By Bigg Success Staff
It’s a jungle out there. Survival of the fittest, as Charles Darwin said. You have to be stronger than someone else in order to win.
If you want more, someone else will have to accept less. Your victory comes from their loss. We feel good about ourselves when we win. When we beat someone else. We’re better than they are.
There are some dangerous assumptions lurking beneath the surface of these thoughts.
Dangerous assumption #1 – Resources are scarce.
Let’s get this out of the way – obviously SOME resources ARE scarce and only getting more so. It’s also true that AT THIS POINT, you may face some resource constraints.
However, there are more resources in the world than there are great ideas by people who can bring them to fruition! If you have an idea that makes life better for others, you’ll find an abundance of resources flowing to you.
So are resources scarce? Not the ones you need to live your dream life.
Dangerous assumptions #2 – it’s a zero-sum game.
Once again, we recognize that, in select businesses, this is true. For instance, if you trade commodities, you’re in a zero-sum game. The profits and losses will equal each other, netting out to zero.

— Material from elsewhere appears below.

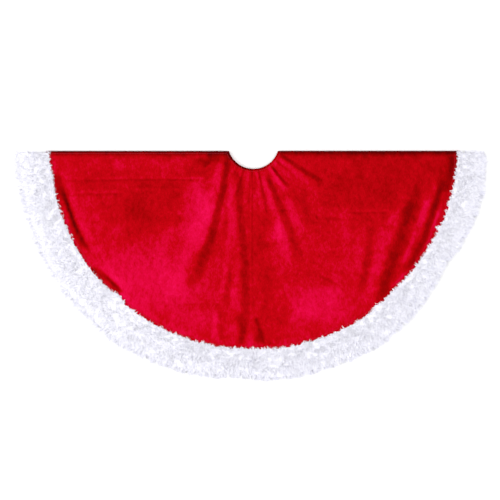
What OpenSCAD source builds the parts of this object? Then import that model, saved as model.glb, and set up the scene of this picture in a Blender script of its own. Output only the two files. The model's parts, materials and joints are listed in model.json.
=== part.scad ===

However, these are exceptions to the rule – most of time, everybody can win if they put their minds to it!
You can focus on getting a bigger piece of pie. However, you’ll find it’s usually more fruitful to find a way to make the pie bigger. You win … so do others. Is that so bad?
Dangerous assumption #3 – Comparing ourselves to others.
Ancient philosophers asserted that “comparison” went along with “pride” and “vanity”.
And we all know that old saying – “Pride goeth before a fall.”
Constantly comparing yourself to others is a recipe for constantly being unhappy. Every time your neighbor gets a new car, you have to have a better one.
You lose focus on what’s more important – striving for your personal best to get what you really want out of your life.
Dangerous assumption #4 – Not competing with yourself.
We should take a lesson from the athletes that competed in the early Olympics. They competed with themselves. They tried for a personal best every time out. They wanted to excel.
It goes along with our favorite 6 definition of success], which comes from the great basketball coach, John Wooden.
You succeed by doing everything you can to become everything you can be.
You focus on you. Beating your own best performance. It’s not always easy to strive for that next level. But it is fulfilling and meaningful!
It’s true that it the world is more competitive than ever. It’s also true that people are seeing more and more opportunity to cooperate. You need to learn to live with coopetition – that is, cooperative competition.
Some people find it easier to compete; it’s cooperation that comes difficult. For others, it’s the reverse. Today’s world requires the ability to do both, sometimes simultaneously.
That’s easier to do when you think of the marketplace as more than a jungle. Can you feel the love? It comes from the joy of being your best and helping others do the same. Win – win!